Un mondo nel quale Melville (interpretato da uno straordinario Michel Piccoli) si aggira sperduto, sconfitto, in una sorta di pellegrinaggio alla ricerca di un senso. Un senso che non riesce a trovare e lo porta, al termine del suo inutile pellegrinaggio, nel mondo dell’evasione poetica, in un teatro dove si mette in scena quel Cechov che egli aveva recitato da ragazzo, prima di seguire la sua vocazione, e col quale si chiude il cerchio della sua esistenza. Ed è a questo punto, nella sequenza più straordinaria e poetica del film, che irrompono in sala i cardinali che rivolti a lui, al Papa che credono ritrovato, e non alla scena, lo acclamano, seguiti dal pubblico e dagli attori.
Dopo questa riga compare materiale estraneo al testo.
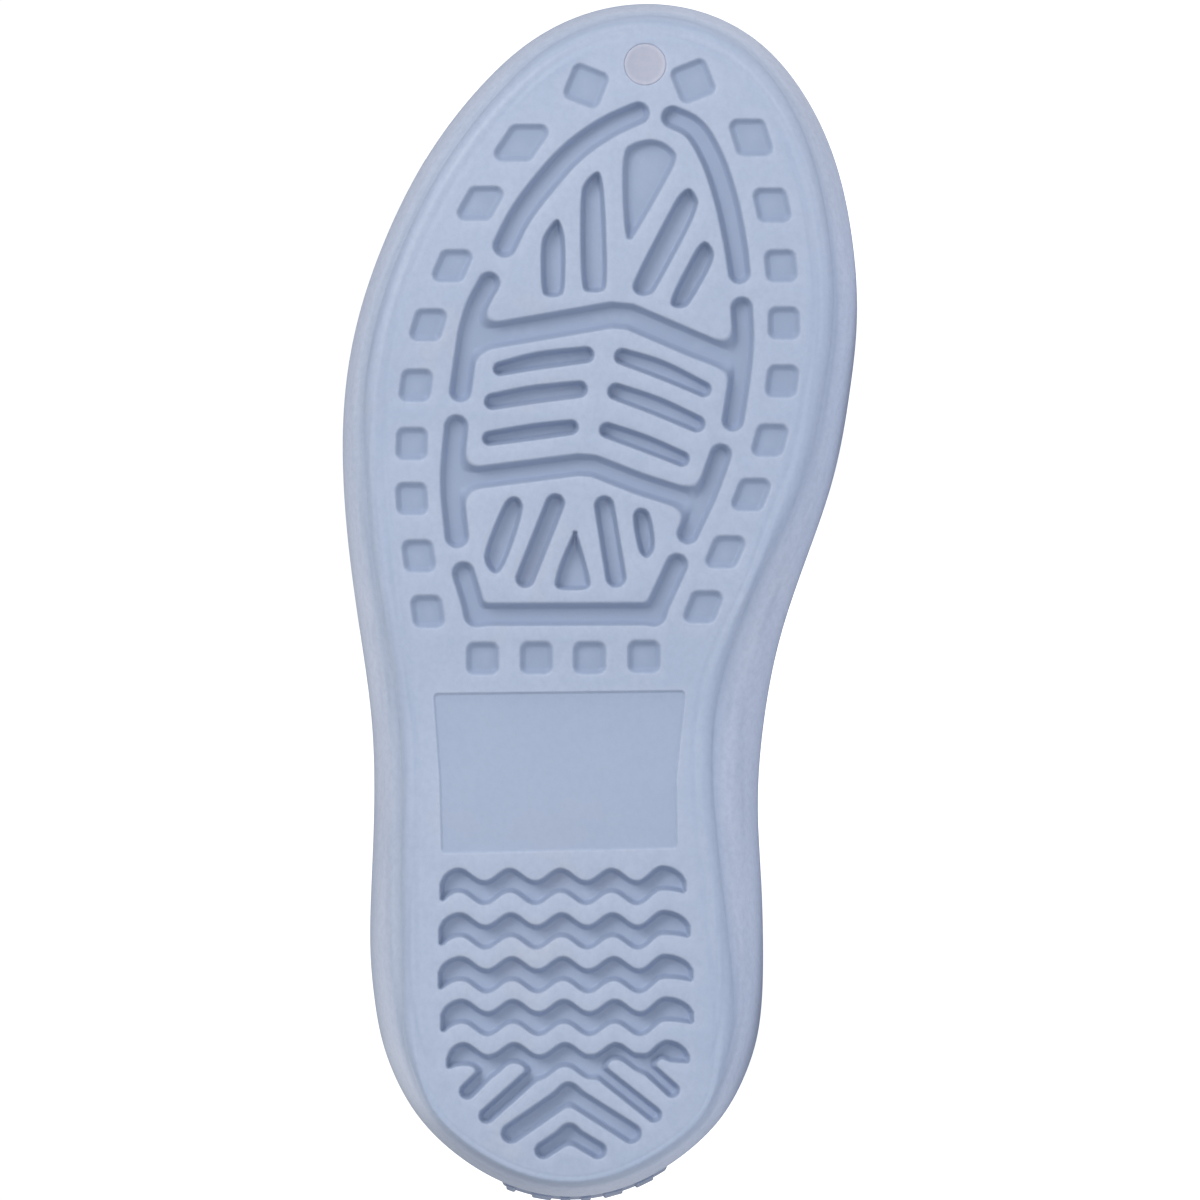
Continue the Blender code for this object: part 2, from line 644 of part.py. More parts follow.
def main():
    for obj in list(bpy.data.objects):
        bpy.data.objects.remove(obj)
    boot = bpy.data.collections.new("deck_boot")
    cutters = bpy.data.collections.new("cutters")
    for collection in (boot, cutters):
        bpy.context.scene.collection.children.link(collection)

    blue_sole = material("sole_blue", (0.402, 0.482, 0.638), 0.55)
    blue_upper = material("upper_blue", (0.385, 0.462, 0.610), 0.5)
    blue_insole = material("insole_blue", (0.352, 0.423, 0.565), 0.8)
    kick_blue = material("kick_blue", (0.275, 0.337, 0.468), 0.6)
    lilac = material("gate_lilac", (0.462, 0.491, 0.610), 0.5)

    outsole = make("outsole", loft(outsole_rings()), boot)
    for name, groove in (("grooves", tread_grooves), ("arms", tread_arms), ("waves", tread_waves),
                         ("pads", tread_pads), ("panel", tread_panel)):
        bm = bmesh.new()
        groove(bm)
        bmesh.ops.recalc_face_normals(bm, faces=bm.faces)
        cut(outsole, make(name, bm, cutters))
    cut(outsole, disc("gate_recess", GATE_RADIUS + GAP, -0.001, GATE_DEPTH, cutters))
    outsole.data.materials.append(blue_sole)

    upper = make("upper", loft(upper_rings(), close_first=False, close_last=False), boot)
    wall = upper.modifiers.new("wall", "SOLIDIFY")
    wall.thickness = WALL
    wall.offset = -1
    wall.use_even_offset = True
    upper.data.materials.append(blue_upper)

    insole = make("insole", loft(insole_rings()), boot)
    insole.data.materials.append(blue_insole)

    kick = make("heel_kick", heel_kick(), boot)
    kick.data.materials.append(kick_blue)

    gate = disc("gate_plug", GATE_RADIUS, GATE_DEPTH - GAP - GATE_THICKNESS, GATE_DEPTH - GAP, boot)
    gate.data.materials.append(lilac)

    pieces = [outsole, upper, insole, kick, gate]
    for obj in pieces:
        obj.data.shade_smooth()
        obj.data.set_sharp_from_angle(angle=math.radians(35))

    turn = resting_turn([outsole, upper])
    depsgraph = bpy.context.evaluated_depsgraph_get()
    corners = [turn @ (obj.matrix_world @ v.co) for obj in pieces
               for v in obj.evaluated_get(depsgraph).data.vertices]
    low = [min(c[i] for c in corners) for i in range(3)]
    high = [max(c[i] for c in corners) for i in range(3)]
    centre = Vector(((low[0] + high[0]) / 2, (low[1] + high[1]) / 2, low[2]))
    rest = bpy.data.objects.new("lying_boot", None)
    boot.objects.link(rest)
    rest.matrix_world = Matrix.Translation(-centre) @ turn
    for obj in pieces + list(cutters.objects):
        obj.parent = rest


main()
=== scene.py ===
# %% [markdown]
# # A child's deck boot, seen from its tread
# The real boot is moulded from light foam. Its sole, upper, insole, heel kick
# and the round mark of the mould's gate are separate pieces here. The solids
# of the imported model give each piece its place, and this script gives each
# one a fine mesh and a finish. The boot lies on its side, so that the camera
# can look straight at the tread.

# %% Load the solids
import math

import bmesh
import bpy
import numpy as np
from mathutils import Matrix, Vector
from mathutils.geometry import delaunay_2d_cdt


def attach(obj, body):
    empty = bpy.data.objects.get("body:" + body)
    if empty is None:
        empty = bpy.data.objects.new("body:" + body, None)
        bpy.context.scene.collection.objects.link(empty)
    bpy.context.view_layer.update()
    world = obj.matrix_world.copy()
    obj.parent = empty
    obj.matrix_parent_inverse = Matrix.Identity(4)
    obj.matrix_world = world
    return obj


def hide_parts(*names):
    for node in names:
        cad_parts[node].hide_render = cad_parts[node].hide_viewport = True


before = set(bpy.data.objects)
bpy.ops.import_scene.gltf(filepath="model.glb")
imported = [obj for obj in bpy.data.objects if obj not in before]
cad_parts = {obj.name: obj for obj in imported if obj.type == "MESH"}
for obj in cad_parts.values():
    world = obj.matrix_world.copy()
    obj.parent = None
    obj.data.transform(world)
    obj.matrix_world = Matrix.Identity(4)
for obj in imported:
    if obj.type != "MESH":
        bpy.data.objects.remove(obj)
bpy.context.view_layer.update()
MM = 0.001
print("solids:", sorted(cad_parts))

# %% [markdown]
# ## Where the boot lies
# Every piece is drawn as if the boot stood: x runs from heel to toe, y
# towards the big toe side and z up from the tread, all in millimetres. The
# real boot is laid on the side edge of its sole and on its collar. That is one
# turn and one shift for all points, so the objects themselves stay unturned.

# %% Lay a point down
# The toe's lift off the floor and how far the tread leans back from upright, as the contacts give them.
TOE_LIFT = math.radians(8.035313)
LEAN = math.radians(1.160697)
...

Ma il finale è amaro, e qui la visione di Moretti mostra la corda, perché è una visione terrena, non trascendente, che si rivolge solo alle forze umane e non contempla quella infusa dallo Spirito Santo. Il Papa rinuncia e i cardinali si coprono il volto con le mani, per non assistere a quella che è anche la loro sconfitta. Chi, fra di loro, sarà chiamato a succedergli? Dove, dopo quell’evento inaudito, potrà trovare la forza per sopportare un così grave fardello? In quel momento è come se il sogno morettiano si infrangesse. E’ come se Dio li avesse abbandonati, lasciandoli soli nelle tenebre, non rischiarate dalla luce dello Spirito.
Da un “laico” come Moretti non potevamo aspettarci di più, ma è anche vero che di quel sogno, al termine della proiezione, ci rimane, nonostante un finale apparentemente disperato, una luce che non è quella dello Spirito…ma è pur sempre una luce”.